# taz.de -- Selbstorganisation der Flüchtlinge: Die Mittel des langen Kampfes
       
       > The Voice war vor 20 Jahren die erste Selbstorganisation von
       > Flüchtlingen. Ihre Forderungen gleichen denen heutiger Protestler.
       
 (IMG) Bild: Ein Unterstützer der Lampedusa-Flüchtlinge demonstriert in Hamburg seine Solidarität.
       
       Das letzte Mal ist eine Woche her. Der Tote hieß Stanley Utubor, ein
       nigerianischer Asylbewerber, erschossen unter unklaren Umständen, am 24.

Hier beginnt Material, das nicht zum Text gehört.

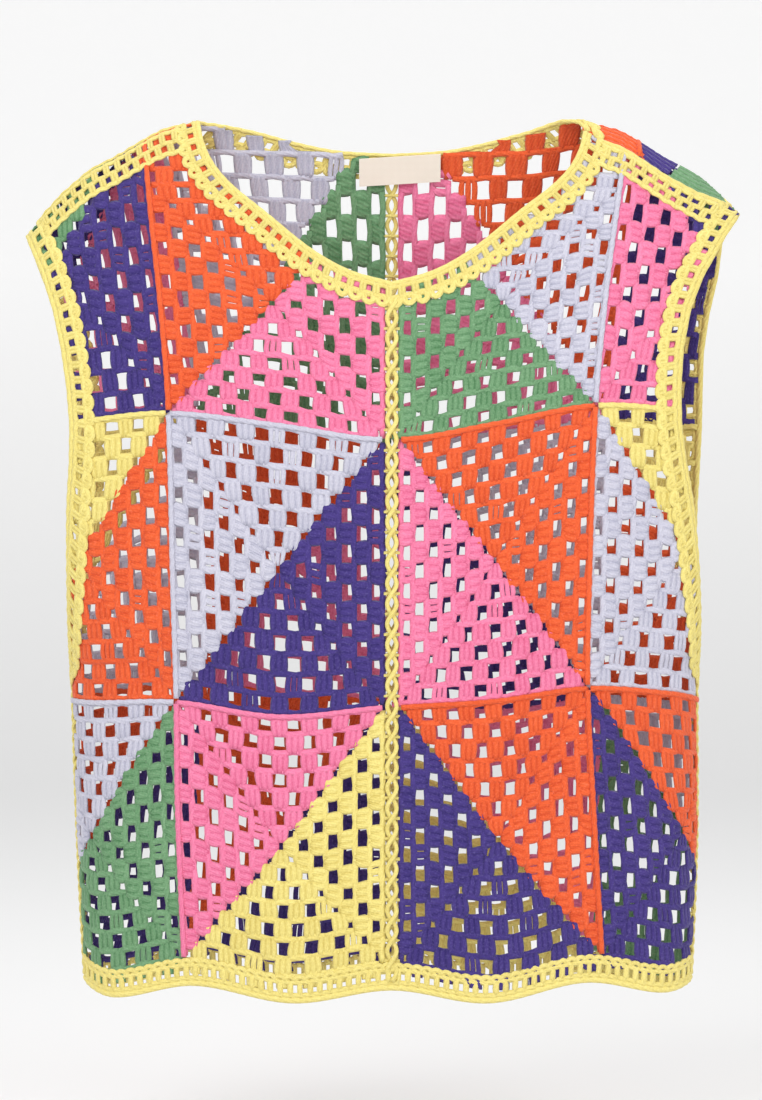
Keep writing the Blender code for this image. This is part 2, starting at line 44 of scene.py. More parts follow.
# shape of the cloth, in mm, in the same tables as the solids
cloth = {
    "shoulderLine": [(0, 2), (121, 2), (134, -1), (150, -5), (165, -13), (180, -22),
                     (197, -31), (215, -46), (227, -59), (236, -70), (262, -104)],
    # height, front left, front right, back left, back right
    "sideEdge": [(10, 268, 262, 268, 262), (-40, 254, 243, 254, 243), (-71, 241, 220, 241, 220),
                 (-100, 228, 203, 231, 216), (-140, 216, 190, 217, 208), (-200, 208, 187, 208, 206),
                 (-260, 210, 196, 208, 202), (-320, 210, 200, 210, 200), (-380, 209, 200, 209, 200),
                 (-470, 206, 200, 206, 200), (-548, 202, 197, 202, 197), (-580, 200, 195, 200, 195)],
    # height, left, right
    "columnSeam": [(10, 165, 156), (-60, 158, 147), (-120, 151, 139), (-190, 145, 132), (-300, 142, 128),
                   (-370, 140, 127), (-450, 139, 131), (-550, 135, 137), (-580, 134, 139)],
    "middleDepth": [(10, 62), (-100, 64), (-215, 66), (-380, 66), (-480, 63), (-580, 58)],
    "edgeDepth": [(10, 55), (-140, 55), (-200, 48), (-250, 39), (-290, 31), (-320, 23),
                  (-338, 16), (-348, 10), (-353, 6), (-356, 0.0), (-580, 0.0)],
    "edgeTurn": [(10, 0.95), (-140, 0.95), (-200, 0.85), (-260, 0.7), (-320, 0.55), (-356, 0.5), (-580, 0.5)],
    # place across in squares, then the heights of row lines 1 to 3
    "rowLines": [(-1.7, -200, -379, -547), (-1.45, -197, -380, -556), (-1.0, -192, -379, -547),
                 (-0.5, -200, -388, -557), (0.0, -209, -382, -549), (0.5, -199, -378, -557),
                 (1.0, -187, -370, -545), (1.45, -190, -374, -553), (1.7, -194, -379, -547)],
    # line 0, the top of the first row: inner squares, outer squares
    "topLines": {"front": (-42.0, 12.0), "back": (12.0, 12.0)},
    "frontNeck": [(0, -108), (28, -100), (54, -85), (82, -62), (104, -44), (117, -29),
                  (124, -14), (127, 0.6)],
    "backNeck": [(0, -19), (35, -17), (62, -12), (90, -5), (112, -1), (127, 0.6)],
    "squareArc": 131.0, "sidePlace": 1.7, "innerEdge": 4.86, "underarm": -356.0, "sectionPower": 2.4,
    "ridgeDepth": 210.0, "ridgePower": 0.56, "rollForward": 7.0, "rollReach": 80.0, "foldSwell": 3.0,
    "bandWidth": 16.0, "shoulderBand": 19.0, "hemBand": 16.0,
    # the back reaches over the right shoulder: distance across, how far down the front
    "shoulderShift": [(118, 0), (140, 5), (175, 8), (200, 9), (214, 5), (225, 0)],
}


def softValue(rows, column, at):
    rows = np.array(sorted(rows), float)
    places, values = rows[:, 0], rows[:, column]
    last = len(places) - 1
    at = np.clip(at, places[0], places[last])
    first = np.clip(np.searchsorted(places, at) - 1, 0, last - 1)
    before, after = np.maximum(np.arange(last + 1) - 1, 0), np.minimum(np.arange(last + 1) + 1, last)
    slopes = (values[after] - values[before]) / (places[after] - places[before])
    span = places[first + 1] - places[first]
    part = (at - places[first]) / span
    ends = values[first] * (1 + 2 * part) * (1 - part) ** 2 + values[first + 1] * part ** 2 * (3 - 2 * part)
    leans = slopes[first] * part * (1 - part) ** 2 + slopes[first + 1] * part ** 2 * (part - 1)
    return ends + leans * span


def plainValue(rows, column, at):
    rows = np.array(sorted(rows), float)
    return np.interp(at, rows[:, 0], rows[:, column])


def shoulderHeight(across):
    return softValue(cloth["shoulderLine"], 1, np.abs(across))


def gridValue(grid, row, column):
    # bilinear, and straight on past the last cell
    rowCell = np.clip(np.floor(row).astype(int), 0, grid.shape[0] - 2)
    columnCell = np.clip(np.floor(column).astype(int), 0, grid.shape[1] - 2)
    down = (row - rowCell)[..., None]
    right = (column - columnCell)[..., None]
    upper = grid[rowCell, columnCell] * (1 - right) + grid[rowCell, columnCell + 1] * right
    lower = grid[rowCell + 1, columnCell] * (1 - right) + grid[rowCell + 1, columnCell + 1] * right
    return upper * (1 - down) + lower * down


def unit(vectors):
    return vectors / np.maximum(np.linalg.norm(vectors, axis=-1, keepdims=True), 1e-9)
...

       September im Flüchtlingsheim im Wolfsburger Stadtteil Fallersleben. Stunden
       später verschickte Osaren Igbinoba eine E-Mail, wie er sie ähnlich schon
       Tausende Male verschickt hat: den Aufruf gegen „das Unrecht in
       Fallersleben“, den die Heimbewohner ihm geschickt hatten.
       
       Es waren Aktivisten des The Voice Refugee Forum – der Organisation, die
       Igbinoba vor genau 20 Jahren gegründet hat. Für sie ist Utubor ein weiteres
       Opfer der Flüchtlingspolitik. Seit Jahren hatten Voice-Leute in
       Fallersleben die Schließung der Unterkunft verlangt – durch die
       Lebensbedingungen dort seien „Streitigkeiten vorprogrammiert“, schrieben
       sie schon 2011.
       
       Igbinoba, ein massiger Mann Mitte fünfzig, hat andere zum Kampf gegen die
       Lager und Residenzpflicht aufgerufen, als dies noch kein anderer getan hat.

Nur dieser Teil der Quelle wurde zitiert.